Otobüs ve tren biletlerini internetten ve ya rehberlerden, daha sonra da hiç bilmiyormuş gibi insanlara sorarak öğrenmenizde fayda var. Mesela tren garına gidip bir şehirden diğerine bilet istediğinizde size bir sonraki tren mi diye sorup, fiyatı söylüyorlar. Ancak fiyatların saatlere göre ve ya trenin hızlı-normal olmasına göre değiştiğini belirtmedikleri için aynı yere gidecek olan 20 dakika sonraki trene bilet alıp 10 euro tasarruf etme şansını kaçırabiliyorsunuz. Genelde gezilen yerlerdeki en pratik ipuçları, turizm ofislerinin ve ya reklamların gösterdiği değil, orada yaşayan insanların kullandığı yollar oluyor (tabi bazen daha kötü alternatifler de sunabiliyorlar). Bu yüzden gidilen yerin dilini bilmeniz çok büyük avantaj sağlayabiliyor. Bu avantaj bende Portekiz ve İspanya için geçerli oldu. En azından anlaşıp basit şeyleri sorup anlayabilecek düzeyde dil bilmek insanın kendini rahat hissetmesini sağlıyor ve bazı yerlerde insanlar; dilimizi konuşmaya çalışıyor sempatisiyle size daha çok yardımcı oluyorlar. Ayrıca ilginç bir şekilde bir taksicinin ve ya dilencinin çok akıcı ve güzel bir İngilizce konuşup, tren ve otobüs biletleri satan kimselerin tek bir kelime dahi bilmediklerine rastlayabilirsiniz.

Bundan sonraki kısımları daha çok maddeler halinde yazıp, elimden geldiğince ipuçları vermeye çalışacağım. Gezilecek yerleri ve tadılacak yemekleri zaten internetten veya o şehre gittiğinizde turizm ofislerinden alacağınız bedava haritalarda görebileceğiniz için bunlardan pek bahsetmeyeceğim. Potekiz, İspanya, İtalya üçlememin ilk durağı:

Porto:

Havaalanından şehre metro olduğu için havaalanı-merkez servislerine ve ya taksilere 2-3 katı para vermenize gerek yok. Şehrin merkezi-havaalanı metrosu sizi en büyük tren istasyonu olan Sao Bento’da bırakıyor. Buradan yürüyerek nehrin kenarına, köprülerin ve teknelerin olduğu, şehrin en güzel kısmına 5-10 dakikada gidebilirsiniz. Büyük ölçüde görülecek yerler bu çevrede. Ana meydandaki turistik restoranlarda yediğinizde, sepette gelen her bir ekmek için ayrı hesap çıkarabileceklerinden ara sokaklarda 3-4 euroya çorba-etli yemek-tatlı ve içecek bulabileceğiniz restoranlar bulmaya çalışın.

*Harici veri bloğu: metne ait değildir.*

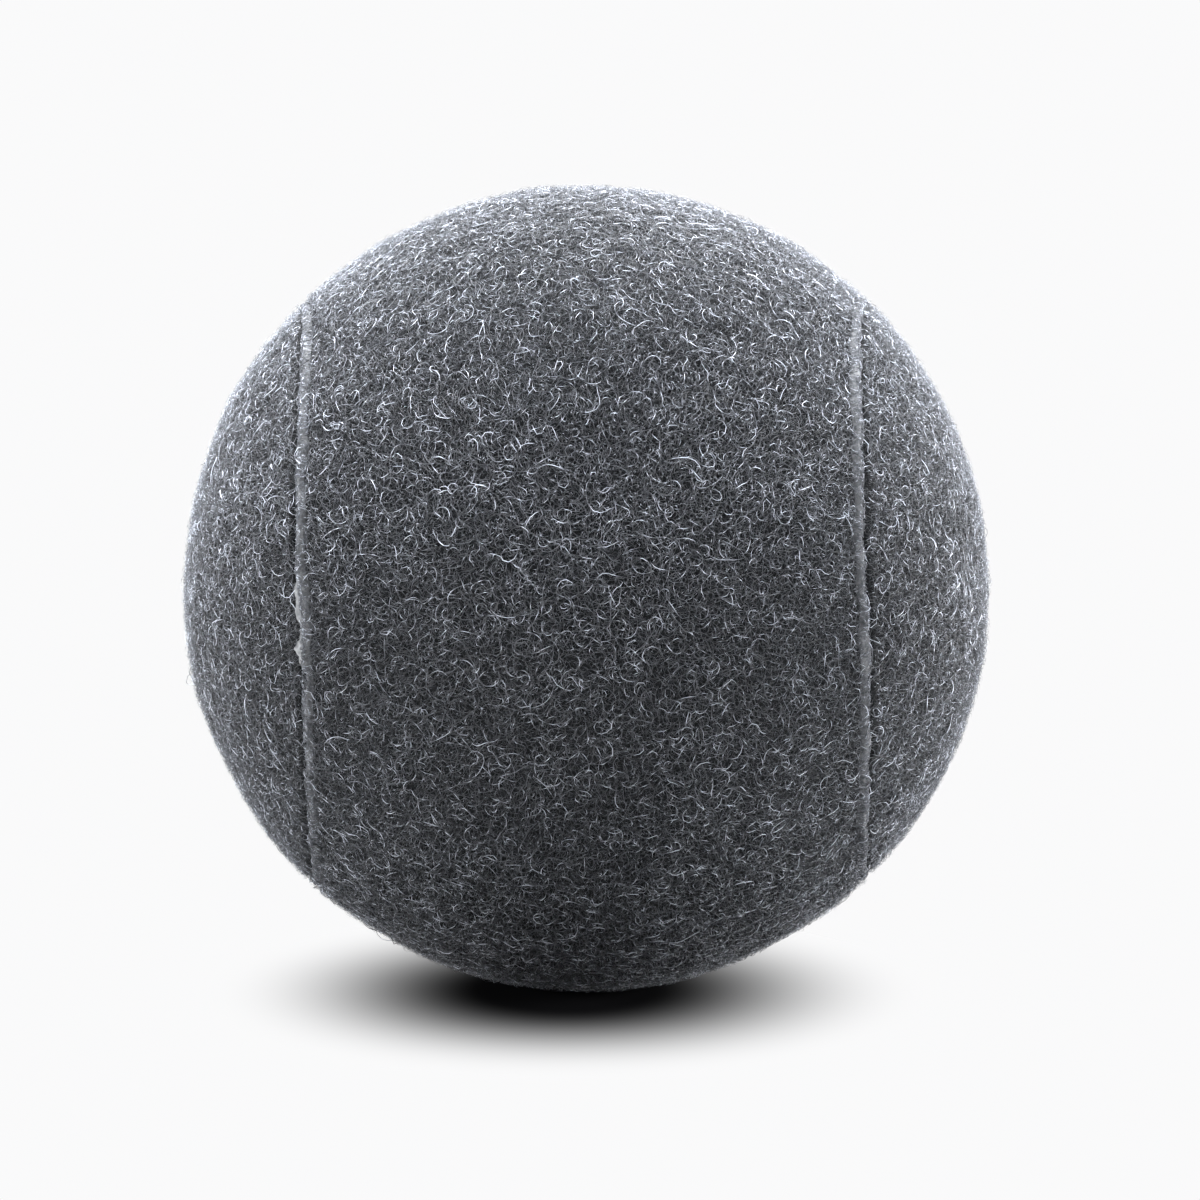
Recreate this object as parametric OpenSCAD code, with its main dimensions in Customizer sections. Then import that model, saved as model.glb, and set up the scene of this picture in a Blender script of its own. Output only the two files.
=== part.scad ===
// Tennis ball: a hollow rubber core moulded in two half shells, a cover of two alike felt panels
// that lock round it, and the bead of rubber cement that closes the seam between them.

/* [Ball] */
// Diameter of the whole ball over the nap
ball_d = 65.53; // [60:0.01:75]
// Depth of the flat that the nap takes where the ball rests
rest_depth = 0.5; // [0.2:0.1:0.8]

/* [Core] */
// Wall of the two moulded rubber half shells
core_wall = 3.6; // [2.8:0.1:5]
// Bevel on the outer edge of each half shell's rim
rim_bevel = 0.6; // [0.3:0.1:1.2]
// Thickness of the adhesive film between the two rims
bond_t = 0.3; // [0.1:0.05:0.6]
// Radius of the adhesive bead that is squeezed out inside the core
bond_bead_r = 0.7; // [0.4:0.1:1.5]
// Thickness of the rubber coat that bonds the cover to the core
coat_t = 0.15; // [0.1:0.05:0.4]

/* [Cover] */
// Thickness of the felt, from its backing to the crest of the nap
felt_t = 2.9; // [2:0.1:4]
// Radius of the nap where it rolls over into the seam
nap_roll_r = 0.9; // [0.4:0.1:1.5]

/* [Seam] */
// Width of the cement that fills the seam
seam_w = 0.7; // [0.4:0.05:1.6]
// Depth of the cement's crest below the crest of the nap
seam_drop = 0.5; // [0.2:0.05:1.2]

/* [Hidden] */
$fn = 180;
// Overrun of every cut and of every region that bounds a section
over = 1;
// Polar angle of the seam's four half circles. At 45 degrees each one runs on into the next
// without a corner, and the two panels that they part are the same piece.
seam_polar = 45;

// Radii of the shells that nest in each other, from the outside inwards
ball_r = ball_d / 2;
backing_r = ball_r - felt_t;
core_r = backing_r - coat_t;
hollow_r = core_r - core_wall;
reach = ball_r + over;
// Height of the ball's centre over the surface that it rests on
centre_h = ball_r - rest_depth;

// The seam is drawn along a line that runs out from the ball's centre
seam_half_w = seam_w / 2;
crest_r = ball_r - seam_drop;
// Bevel on each side of the cement's crest, and how far its cut runs on past the crest
crest_bevel_share = 0.25;
crest_bevel = crest_bevel_share * seam_w;
bevel_over = crest_bevel / 2;

// Centre of the round that rolls the nap into the seam, beside the same line
roll_x = seam_half_w + nap_roll_r;
roll_y = sqrt(pow(ball_r - nap_roll_r, 2) - pow(roll_x, 2));
// The direction of that centre, carried out past the ball
roll_out = [roll_x, roll_y] * reach / (ball_r - nap_roll_r);

// Ring between two radii about the centre of the ball
module ring(inner, outer) {
    difference() {
        circle(r = outer);
        circle(r = inner);
    }
}

// Turn of a section through half a circle, on the side of +Y
module half_turn() {
    rotate_extrude(angle = 180) children();
}

// Dumbbell that wraps a ball, from half of its section, drawn to the right of the middle line
// that runs up the page. The section is turned all the way round X. On the side of +Y that leaves
// too much, and what lies outside the same section turned about Z is cut away.
module dumbbell() {
    difference() {
        rotate([0, 90, 0]) rotate_extrude() rotate(-90) {
            children();
            mirror([1, 0]) children();
        }
        half_turn() difference() {
            translate([0, -reach]) square([reach, 2 * reach]);
            children();
            mirror([0, 1]) children();
        }
    }
}

// Place of the dumbbell that locks into the first one: the same, turned over about a diagonal
module turned_over() {
    rotate(a = 180, v = [1, 0, 1]) children();
}

// What lies between the middle line of a dumbbell and the near side of the seam
module inside_seam(inner, outer) {
    intersection() {
        ring(inner, outer);
        square([reach, reach]);
        rotate(-seam_polar) translate([-seam_half_w - reach, 0]) square([reach, reach]);
    }
}

// Place of every piece, with the flat of the nap on the ground plane
module on_the_ground() {
    translate([0, 0, centre_h]) children();
}

// Groove that the two bevelled rims leave round the outside of the core
module rim_groove() {
    half_t = bond_t / 2;
    groove_x = core_r - rim_bevel;
    polygon([
        [groove_x, -half_t],
        [groove_x + reach, -half_t - reach],
        [groove_x + reach, half_t + reach],
        [groove_x, half_t]
    ]);
}

// Half shell above the parting plane: a bowl with a flat rim, bevelled on its outer edge
module half_shell() {
    rotate_extrude() difference() {
        intersection() {
            ring(hollow_r, core_r);
            translate([0, bond_t / 2]) square([reach, reach]);
        }
        rim_groove();
    }
}

module core_upper() {
    color("dimgray") on_the_ground() half_shell();
}

module core_lower() {
    color("dimgray") on_the_ground() mirror([0, 0, 1]) half_shell();
}

// Adhesive between the rims: the film, the fillet that fills the groove and the bead inside
module core_bond() {
    color("tan") on_the_ground() rotate_extrude() {
        intersection() {
            ring(hollow_r, core_r);
            union() {
                translate([0, -bond_t / 2]) square([reach, bond_t]);
                rim_groove();
            }
        }
        intersection() {
            circle(r = hollow_r);
            translate([hollow_r, 0]) circle(r = bond_bead_r);
        }
    }
}

module cover_cement() {
    color("wheat") on_the_ground() difference() {
        sphere(r = backing_r);
        sphere(r = core_r);
    }
}

// What a rolled edge takes off a square one, beside the line of the seam
module roll_waste() {
    difference() {
        polygon([
            [-roll_x, roll_y],
            [over, roll_y],
            [over, reach],
            [-roll_out[0], roll_out[1]]
        ]);
        translate([-roll_x, roll_y]) circle(r = nap_roll_r);
    }
}

// Felt panel: a waist half way round the ball on the side of -Y, and a lobe at each of its ends
module felt_panel() {
    dumbbell() difference() {
        inside_seam(backing_r, ball_r);
        rotate(-seam_polar) roll_waste();
    }
}

module felt_panel_front() {
    color([0.33, 0.34, 0.36]) difference() {
        on_the_ground() felt_panel();
        translate([-reach, -reach, -reach]) cube([2 * reach, 2 * reach, reach]);
    }
}

module felt_panel_rear() {
    color([0.33, 0.34, 0.36]) on_the_ground() turned_over() felt_panel();
}

// Section of all that lies on a panel's side of the cement, with the bevel over the cement's edge
module beside_cement() {
    inside_seam(backing_r - over, ball_r);
    intersection() {
        ring(backing_r - over, crest_r + bevel_over / 2);
        square([reach, reach]);
        rotate(-seam_polar) polygon([
            [-reach, 0],
            [-seam_half_w, 0],
            [-seam_half_w, crest_r - crest_bevel],
            [-seam_half_w + crest_bevel + bevel_over, crest_r + bevel_over],
            [-reach, crest_r + bevel_over]
        ]);
    }
}

// What the two panels leave of a shell that reaches up to the crest
module seam_cement() {
    color([0.62, 0.62, 0.6]) on_the_ground() difference() {
        difference() {
            difference() {
                sphere(r = crest_r);
                sphere(r = backing_r);
            }
            dumbbell() beside_cement();
        }
        turned_over() dumbbell() beside_cement();
    }
}

core_lower();
core_upper();
core_bond();
cover_cement();
felt_panel_front();
felt_panel_rear();
seam_cement();
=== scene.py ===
"""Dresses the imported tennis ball: two napped felt panels, the seam between them, and a white studio."""
import math

import bmesh
import bpy
import numpy as np
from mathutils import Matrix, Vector


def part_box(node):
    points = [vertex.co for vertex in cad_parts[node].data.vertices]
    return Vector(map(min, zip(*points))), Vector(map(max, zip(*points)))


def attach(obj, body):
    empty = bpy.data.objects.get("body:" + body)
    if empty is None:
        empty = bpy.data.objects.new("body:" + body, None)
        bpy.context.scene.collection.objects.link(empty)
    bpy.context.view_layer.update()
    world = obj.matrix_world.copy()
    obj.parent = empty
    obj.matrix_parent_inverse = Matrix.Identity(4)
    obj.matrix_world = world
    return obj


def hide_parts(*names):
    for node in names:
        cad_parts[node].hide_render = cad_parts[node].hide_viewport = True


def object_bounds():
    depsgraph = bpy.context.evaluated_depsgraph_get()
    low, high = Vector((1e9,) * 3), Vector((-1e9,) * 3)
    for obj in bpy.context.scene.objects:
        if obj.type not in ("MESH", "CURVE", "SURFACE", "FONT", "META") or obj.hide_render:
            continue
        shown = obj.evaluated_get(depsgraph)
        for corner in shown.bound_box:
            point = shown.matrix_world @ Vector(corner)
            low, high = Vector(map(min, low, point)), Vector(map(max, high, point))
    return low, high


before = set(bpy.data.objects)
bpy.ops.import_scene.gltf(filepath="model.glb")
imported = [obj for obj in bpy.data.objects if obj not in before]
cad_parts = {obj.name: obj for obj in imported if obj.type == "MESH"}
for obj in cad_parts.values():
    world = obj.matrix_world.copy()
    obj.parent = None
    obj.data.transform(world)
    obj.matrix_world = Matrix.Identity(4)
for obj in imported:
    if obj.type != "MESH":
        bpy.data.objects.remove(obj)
cad_lo, cad_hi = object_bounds()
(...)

Portekiz sık sık festivallerin ve eğlencelerin yapıldığı bir ülke olduğu için gitmeden önce eğer şansınız varsa bunlardan birine denk gelmeye çalışın. Kıdemli üniversiteli öğrencilerin sokaklarda Harry Potter kıyafetleriyle dolaşıp, üniversiteye yeni gelen öğrencilere çeşitli oyunlar, eğlenceler ve bazen eziyetler yapıp, Porto’nun en büyük meydanındaki sokakları kapatıp festival yaptıkları zaman görülmeye değer bir tecrübe olabilir. Ayrıca Avrupa’da gezerken, özellikle yalnız geziyorsanız veya küçük bir grup halindeyseniz, hostellerde hem çok ucuza kalabilir hem de 12-10 kişilik odalarda yeni arkadaşlıklar kurabilirsiniz.

Lizbon:

Lizbon’daki havaalanı şehrin merkezinde olduğu için ulaşım konusunda herhangi bir sıkıntı yaşamayacaksınız.. Lizbon’a arkadaşlarımın arabasıyla gittiğim için şehir içi taşıma aracı kullanmadık. Yaşadığım tecrübenin ışığında toplu ulaşım kullanmanızı ve araba kiralamamanıı tavsiye edebilirim. Zira şehrin merkez kısımlarında park ücretleri felaket. Lizbonda kaldığımız hostele kişi başı gecelik 7.5 euro ödedik. Hostellerin bir diğer güzel yönü de; eğer mutfağı varsa yiyecek konusunda da tasarruf etmeniz mümkün. Lizbon’da tatlılar dışında ucuz yeme olanağımız çok olmadığı için marketten alışveriş yapıp hostelde pişirerek idare ettik. Lizbon meraklı gezginler için mutlaka uğranılması gereken bir durak.